Set exercise:
In the listing that follows, the range to quote begins at the line that has "along = FreeCAD.Vector(0, math.cos(angle), math.sin(angle))" and ends after the line that has "point = shown.matrix_world"; quote it verbatim and add nothing.
------------------------------------------------------------------------
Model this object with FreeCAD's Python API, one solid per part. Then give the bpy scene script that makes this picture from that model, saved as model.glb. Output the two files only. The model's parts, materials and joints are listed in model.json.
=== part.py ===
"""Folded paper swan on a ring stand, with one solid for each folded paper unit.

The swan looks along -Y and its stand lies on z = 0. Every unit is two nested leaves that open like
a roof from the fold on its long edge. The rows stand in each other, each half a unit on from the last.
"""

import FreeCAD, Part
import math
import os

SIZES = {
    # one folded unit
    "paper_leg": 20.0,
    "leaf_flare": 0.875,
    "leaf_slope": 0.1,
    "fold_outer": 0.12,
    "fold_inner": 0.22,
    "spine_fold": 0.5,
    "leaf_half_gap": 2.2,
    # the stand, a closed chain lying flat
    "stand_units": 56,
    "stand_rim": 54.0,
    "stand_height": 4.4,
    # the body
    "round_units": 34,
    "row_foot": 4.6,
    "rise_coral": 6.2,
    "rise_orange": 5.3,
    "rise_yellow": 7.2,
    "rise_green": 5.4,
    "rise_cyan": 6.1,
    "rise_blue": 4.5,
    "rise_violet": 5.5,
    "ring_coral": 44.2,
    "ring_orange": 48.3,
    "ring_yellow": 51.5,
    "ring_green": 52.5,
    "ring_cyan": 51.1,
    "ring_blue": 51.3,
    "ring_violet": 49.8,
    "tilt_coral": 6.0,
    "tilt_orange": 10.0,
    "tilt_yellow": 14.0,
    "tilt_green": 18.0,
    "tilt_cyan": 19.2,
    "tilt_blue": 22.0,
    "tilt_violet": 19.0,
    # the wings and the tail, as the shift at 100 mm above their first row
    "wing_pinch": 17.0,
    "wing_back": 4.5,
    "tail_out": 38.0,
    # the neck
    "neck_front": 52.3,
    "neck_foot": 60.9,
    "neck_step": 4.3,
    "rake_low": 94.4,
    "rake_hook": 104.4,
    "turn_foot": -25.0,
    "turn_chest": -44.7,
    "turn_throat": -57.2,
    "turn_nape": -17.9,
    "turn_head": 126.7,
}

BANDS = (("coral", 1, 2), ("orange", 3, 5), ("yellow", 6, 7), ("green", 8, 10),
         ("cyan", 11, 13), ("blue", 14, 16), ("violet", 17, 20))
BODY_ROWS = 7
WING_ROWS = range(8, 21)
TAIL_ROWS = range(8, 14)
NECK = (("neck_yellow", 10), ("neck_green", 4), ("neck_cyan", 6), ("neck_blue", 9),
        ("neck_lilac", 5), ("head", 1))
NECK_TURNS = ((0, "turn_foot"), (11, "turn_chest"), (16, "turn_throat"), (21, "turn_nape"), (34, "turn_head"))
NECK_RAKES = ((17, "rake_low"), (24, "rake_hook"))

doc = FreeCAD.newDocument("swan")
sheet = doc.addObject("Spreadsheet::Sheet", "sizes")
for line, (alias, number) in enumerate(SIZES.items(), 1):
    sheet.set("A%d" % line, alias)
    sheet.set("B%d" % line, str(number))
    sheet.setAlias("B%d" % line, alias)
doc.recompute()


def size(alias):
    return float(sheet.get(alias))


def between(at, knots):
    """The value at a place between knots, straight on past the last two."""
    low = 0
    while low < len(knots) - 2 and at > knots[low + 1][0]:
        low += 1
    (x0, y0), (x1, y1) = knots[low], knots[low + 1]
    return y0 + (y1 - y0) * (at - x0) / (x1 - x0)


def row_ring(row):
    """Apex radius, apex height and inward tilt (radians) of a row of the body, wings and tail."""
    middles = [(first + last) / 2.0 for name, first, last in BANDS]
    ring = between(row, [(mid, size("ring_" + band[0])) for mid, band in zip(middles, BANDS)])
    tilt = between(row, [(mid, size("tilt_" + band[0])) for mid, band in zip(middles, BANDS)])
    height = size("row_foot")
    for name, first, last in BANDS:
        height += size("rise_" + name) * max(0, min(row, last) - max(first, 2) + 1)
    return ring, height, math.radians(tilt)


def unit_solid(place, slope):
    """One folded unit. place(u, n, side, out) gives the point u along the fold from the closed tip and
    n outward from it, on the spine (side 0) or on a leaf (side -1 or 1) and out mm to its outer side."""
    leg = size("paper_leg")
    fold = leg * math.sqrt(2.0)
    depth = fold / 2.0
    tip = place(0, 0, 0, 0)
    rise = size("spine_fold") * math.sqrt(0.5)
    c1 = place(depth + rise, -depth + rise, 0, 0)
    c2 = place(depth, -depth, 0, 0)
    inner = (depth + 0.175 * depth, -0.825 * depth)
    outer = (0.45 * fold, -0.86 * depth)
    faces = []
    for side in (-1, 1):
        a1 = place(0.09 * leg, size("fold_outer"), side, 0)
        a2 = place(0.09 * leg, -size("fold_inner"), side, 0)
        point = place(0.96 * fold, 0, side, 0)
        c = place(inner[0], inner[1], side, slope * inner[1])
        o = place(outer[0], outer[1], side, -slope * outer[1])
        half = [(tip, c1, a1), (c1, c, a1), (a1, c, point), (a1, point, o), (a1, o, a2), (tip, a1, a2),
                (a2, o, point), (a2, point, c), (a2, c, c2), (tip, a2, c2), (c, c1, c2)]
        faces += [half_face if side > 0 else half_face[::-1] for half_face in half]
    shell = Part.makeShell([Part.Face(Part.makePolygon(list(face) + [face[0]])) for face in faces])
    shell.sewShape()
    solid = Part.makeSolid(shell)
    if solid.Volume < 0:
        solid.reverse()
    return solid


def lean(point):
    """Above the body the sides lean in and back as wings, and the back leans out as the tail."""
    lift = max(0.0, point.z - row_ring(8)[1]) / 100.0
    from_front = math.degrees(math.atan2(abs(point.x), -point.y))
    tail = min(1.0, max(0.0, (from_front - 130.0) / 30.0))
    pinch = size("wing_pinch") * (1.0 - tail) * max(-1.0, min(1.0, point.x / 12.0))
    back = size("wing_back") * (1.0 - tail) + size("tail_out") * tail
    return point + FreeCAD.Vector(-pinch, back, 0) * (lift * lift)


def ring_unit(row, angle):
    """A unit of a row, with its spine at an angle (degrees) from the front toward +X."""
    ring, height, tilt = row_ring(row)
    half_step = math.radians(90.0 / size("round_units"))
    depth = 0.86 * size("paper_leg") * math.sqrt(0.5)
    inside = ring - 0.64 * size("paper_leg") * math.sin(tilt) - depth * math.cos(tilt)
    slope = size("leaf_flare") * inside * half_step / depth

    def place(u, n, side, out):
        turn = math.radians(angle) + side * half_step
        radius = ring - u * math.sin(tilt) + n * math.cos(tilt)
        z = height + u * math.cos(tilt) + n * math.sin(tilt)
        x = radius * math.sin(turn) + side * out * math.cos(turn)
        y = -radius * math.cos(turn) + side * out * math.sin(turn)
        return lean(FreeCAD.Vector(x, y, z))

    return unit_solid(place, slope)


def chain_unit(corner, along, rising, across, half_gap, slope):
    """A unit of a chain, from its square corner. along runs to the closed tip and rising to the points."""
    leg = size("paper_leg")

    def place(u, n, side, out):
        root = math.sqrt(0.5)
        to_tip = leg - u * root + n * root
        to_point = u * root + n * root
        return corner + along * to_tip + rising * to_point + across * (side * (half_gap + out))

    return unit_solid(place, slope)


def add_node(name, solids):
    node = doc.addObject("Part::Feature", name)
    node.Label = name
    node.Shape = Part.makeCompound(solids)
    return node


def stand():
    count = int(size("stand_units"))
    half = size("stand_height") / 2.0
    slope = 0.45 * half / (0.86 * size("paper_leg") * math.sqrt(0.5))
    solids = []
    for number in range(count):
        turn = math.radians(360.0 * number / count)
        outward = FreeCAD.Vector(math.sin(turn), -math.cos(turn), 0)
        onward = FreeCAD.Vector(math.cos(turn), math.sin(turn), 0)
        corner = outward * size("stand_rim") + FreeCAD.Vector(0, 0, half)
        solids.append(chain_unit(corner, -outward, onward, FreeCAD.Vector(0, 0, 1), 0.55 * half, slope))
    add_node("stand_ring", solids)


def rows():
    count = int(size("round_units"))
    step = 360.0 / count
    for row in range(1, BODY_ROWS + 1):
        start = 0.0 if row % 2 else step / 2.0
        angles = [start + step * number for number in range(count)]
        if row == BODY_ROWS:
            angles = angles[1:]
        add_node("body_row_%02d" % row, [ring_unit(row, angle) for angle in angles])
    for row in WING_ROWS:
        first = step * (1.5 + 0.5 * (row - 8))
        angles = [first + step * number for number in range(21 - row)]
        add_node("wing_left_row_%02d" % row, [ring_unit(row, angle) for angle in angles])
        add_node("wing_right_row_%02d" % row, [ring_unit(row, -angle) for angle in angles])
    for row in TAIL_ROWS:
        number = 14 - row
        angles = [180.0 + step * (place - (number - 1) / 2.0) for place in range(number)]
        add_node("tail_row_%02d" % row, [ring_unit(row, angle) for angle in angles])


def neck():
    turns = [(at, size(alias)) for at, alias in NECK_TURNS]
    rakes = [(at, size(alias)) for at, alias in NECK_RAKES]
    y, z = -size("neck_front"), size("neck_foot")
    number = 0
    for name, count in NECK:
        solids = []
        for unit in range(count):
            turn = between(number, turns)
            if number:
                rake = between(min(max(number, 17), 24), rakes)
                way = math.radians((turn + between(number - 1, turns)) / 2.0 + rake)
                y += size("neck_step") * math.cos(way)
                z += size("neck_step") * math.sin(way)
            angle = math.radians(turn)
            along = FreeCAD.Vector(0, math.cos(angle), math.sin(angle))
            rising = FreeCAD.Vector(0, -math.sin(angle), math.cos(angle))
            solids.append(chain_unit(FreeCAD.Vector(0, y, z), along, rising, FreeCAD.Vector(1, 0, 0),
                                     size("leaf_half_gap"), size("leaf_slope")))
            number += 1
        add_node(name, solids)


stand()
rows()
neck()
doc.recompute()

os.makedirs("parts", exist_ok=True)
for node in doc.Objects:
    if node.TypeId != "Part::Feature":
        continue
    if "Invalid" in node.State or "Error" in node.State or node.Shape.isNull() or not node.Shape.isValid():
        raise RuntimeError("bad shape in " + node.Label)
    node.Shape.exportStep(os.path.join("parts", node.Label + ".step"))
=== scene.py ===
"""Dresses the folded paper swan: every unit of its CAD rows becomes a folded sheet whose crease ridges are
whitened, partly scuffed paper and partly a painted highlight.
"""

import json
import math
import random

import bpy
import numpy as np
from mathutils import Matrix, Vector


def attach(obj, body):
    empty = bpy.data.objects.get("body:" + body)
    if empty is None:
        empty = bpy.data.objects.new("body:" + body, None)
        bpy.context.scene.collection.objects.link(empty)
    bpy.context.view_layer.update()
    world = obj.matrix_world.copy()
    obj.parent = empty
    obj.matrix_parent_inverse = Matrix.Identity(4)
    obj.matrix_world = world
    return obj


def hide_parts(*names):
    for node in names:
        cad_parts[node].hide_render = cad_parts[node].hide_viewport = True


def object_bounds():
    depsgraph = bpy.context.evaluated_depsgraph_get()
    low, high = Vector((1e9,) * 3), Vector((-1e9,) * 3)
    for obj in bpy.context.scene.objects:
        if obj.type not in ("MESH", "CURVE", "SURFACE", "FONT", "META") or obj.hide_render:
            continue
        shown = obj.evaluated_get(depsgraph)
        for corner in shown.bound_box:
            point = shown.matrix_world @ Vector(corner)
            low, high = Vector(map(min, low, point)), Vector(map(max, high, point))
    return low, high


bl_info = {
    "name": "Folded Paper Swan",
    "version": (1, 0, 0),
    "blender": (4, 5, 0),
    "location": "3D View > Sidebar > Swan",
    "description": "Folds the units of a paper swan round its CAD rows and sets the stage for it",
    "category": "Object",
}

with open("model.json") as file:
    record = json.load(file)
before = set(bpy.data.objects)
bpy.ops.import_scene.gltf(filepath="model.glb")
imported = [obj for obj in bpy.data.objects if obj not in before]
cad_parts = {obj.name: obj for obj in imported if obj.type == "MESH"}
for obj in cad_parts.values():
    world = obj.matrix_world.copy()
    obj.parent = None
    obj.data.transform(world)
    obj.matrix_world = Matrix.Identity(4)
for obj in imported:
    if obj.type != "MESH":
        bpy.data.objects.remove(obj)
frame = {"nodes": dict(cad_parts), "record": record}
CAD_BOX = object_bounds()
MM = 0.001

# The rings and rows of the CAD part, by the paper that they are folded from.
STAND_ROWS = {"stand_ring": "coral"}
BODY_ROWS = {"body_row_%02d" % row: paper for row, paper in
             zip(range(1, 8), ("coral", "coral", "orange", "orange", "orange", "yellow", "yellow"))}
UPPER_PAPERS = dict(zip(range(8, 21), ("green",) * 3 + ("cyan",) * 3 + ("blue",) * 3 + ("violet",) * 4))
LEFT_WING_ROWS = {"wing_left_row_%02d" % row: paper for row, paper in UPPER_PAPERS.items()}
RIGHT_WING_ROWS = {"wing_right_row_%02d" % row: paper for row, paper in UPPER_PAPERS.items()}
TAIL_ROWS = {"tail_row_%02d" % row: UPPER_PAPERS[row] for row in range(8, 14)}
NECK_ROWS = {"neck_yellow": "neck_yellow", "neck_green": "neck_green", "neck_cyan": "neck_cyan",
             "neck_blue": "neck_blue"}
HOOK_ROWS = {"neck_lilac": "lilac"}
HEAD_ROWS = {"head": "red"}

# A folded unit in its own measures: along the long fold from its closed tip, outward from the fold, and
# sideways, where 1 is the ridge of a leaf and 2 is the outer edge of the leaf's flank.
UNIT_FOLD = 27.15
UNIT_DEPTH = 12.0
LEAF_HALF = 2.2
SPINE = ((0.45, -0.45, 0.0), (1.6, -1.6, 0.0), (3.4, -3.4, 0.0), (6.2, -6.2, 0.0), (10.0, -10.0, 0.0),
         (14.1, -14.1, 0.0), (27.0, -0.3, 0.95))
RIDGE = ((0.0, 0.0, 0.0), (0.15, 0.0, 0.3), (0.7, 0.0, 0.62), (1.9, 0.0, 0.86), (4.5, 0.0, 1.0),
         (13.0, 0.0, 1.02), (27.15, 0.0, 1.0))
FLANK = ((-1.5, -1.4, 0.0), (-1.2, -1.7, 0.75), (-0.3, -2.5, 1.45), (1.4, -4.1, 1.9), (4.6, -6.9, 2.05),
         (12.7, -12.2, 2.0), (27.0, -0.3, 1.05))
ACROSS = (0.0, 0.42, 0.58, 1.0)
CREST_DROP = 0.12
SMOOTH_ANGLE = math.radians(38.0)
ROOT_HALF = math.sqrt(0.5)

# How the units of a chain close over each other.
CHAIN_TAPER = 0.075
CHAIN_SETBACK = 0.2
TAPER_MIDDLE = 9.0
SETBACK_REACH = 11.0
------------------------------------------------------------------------
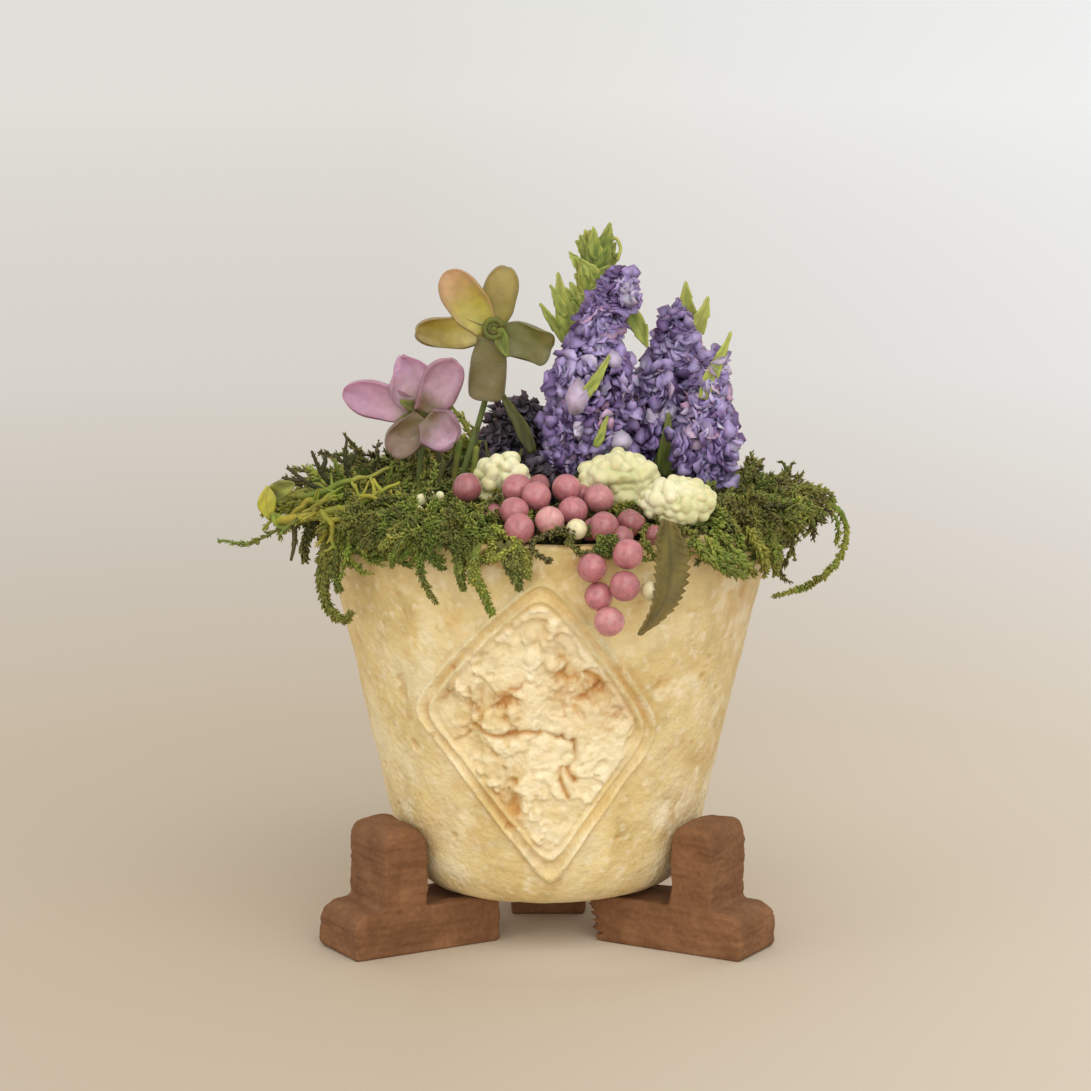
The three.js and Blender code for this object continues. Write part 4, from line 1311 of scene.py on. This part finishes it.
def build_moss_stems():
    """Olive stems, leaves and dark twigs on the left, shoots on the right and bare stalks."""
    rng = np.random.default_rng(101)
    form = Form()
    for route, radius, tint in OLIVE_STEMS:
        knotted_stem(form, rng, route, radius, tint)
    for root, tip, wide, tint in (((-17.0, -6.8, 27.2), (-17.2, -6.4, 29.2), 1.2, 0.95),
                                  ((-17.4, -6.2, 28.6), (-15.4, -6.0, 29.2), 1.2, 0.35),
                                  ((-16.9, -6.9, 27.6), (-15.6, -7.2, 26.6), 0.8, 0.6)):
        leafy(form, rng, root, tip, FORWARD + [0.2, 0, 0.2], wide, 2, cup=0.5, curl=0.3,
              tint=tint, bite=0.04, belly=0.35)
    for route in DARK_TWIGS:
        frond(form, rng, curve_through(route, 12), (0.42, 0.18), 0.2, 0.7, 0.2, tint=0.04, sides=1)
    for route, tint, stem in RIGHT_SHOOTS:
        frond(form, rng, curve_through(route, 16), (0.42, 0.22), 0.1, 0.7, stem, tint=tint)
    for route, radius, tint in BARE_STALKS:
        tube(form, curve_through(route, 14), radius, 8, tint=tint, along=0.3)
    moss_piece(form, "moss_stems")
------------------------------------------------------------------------
Output:
            along = FreeCAD.Vector(0, math.cos(angle), math.sin(angle))
            rising = FreeCAD.Vector(0, -math.sin(angle), math.cos(angle))
            solids.append(chain_unit(FreeCAD.Vector(0, y, z), along, rising, FreeCAD.Vector(1, 0, 0),
                                     size("leaf_half_gap"), size("leaf_slope")))
            number += 1
        add_node(name, solids)


stand()
rows()
neck()
doc.recompute()

os.makedirs("parts", exist_ok=True)
for node in doc.Objects:
    if node.TypeId != "Part::Feature":
        continue
    if "Invalid" in node.State or "Error" in node.State or node.Shape.isNull() or not node.Shape.isValid():
        raise RuntimeError("bad shape in " + node.Label)
    node.Shape.exportStep(os.path.join("parts", node.Label + ".step"))
=== scene.py ===
"""Dresses the folded paper swan: every unit of its CAD rows becomes a folded sheet whose crease ridges are
whitened, partly scuffed paper and partly a painted highlight.
"""

import json
import math
import random

import bpy
import numpy as np
from mathutils import Matrix, Vector


def attach(obj, body):
    empty = bpy.data.objects.get("body:" + body)
    if empty is None:
        empty = bpy.data.objects.new("body:" + body, None)
        bpy.context.scene.collection.objects.link(empty)
    bpy.context.view_layer.update()
    world = obj.matrix_world.copy()
    obj.parent = empty
    obj.matrix_parent_inverse = Matrix.Identity(4)
    obj.matrix_world = world
    return obj


def hide_parts(*names):
    for node in names:
        cad_parts[node].hide_render = cad_parts[node].hide_viewport = True


def object_bounds():
    depsgraph = bpy.context.evaluated_depsgraph_get()
    low, high = Vector((1e9,) * 3), Vector((-1e9,) * 3)
    for obj in bpy.context.scene.objects:
        if obj.type not in ("MESH", "CURVE", "SURFACE", "FONT", "META") or obj.hide_render:
            continue
        shown = obj.evaluated_get(depsgraph)
        for corner in shown.bound_box:
            point = shown.matrix_world @ Vector(corner)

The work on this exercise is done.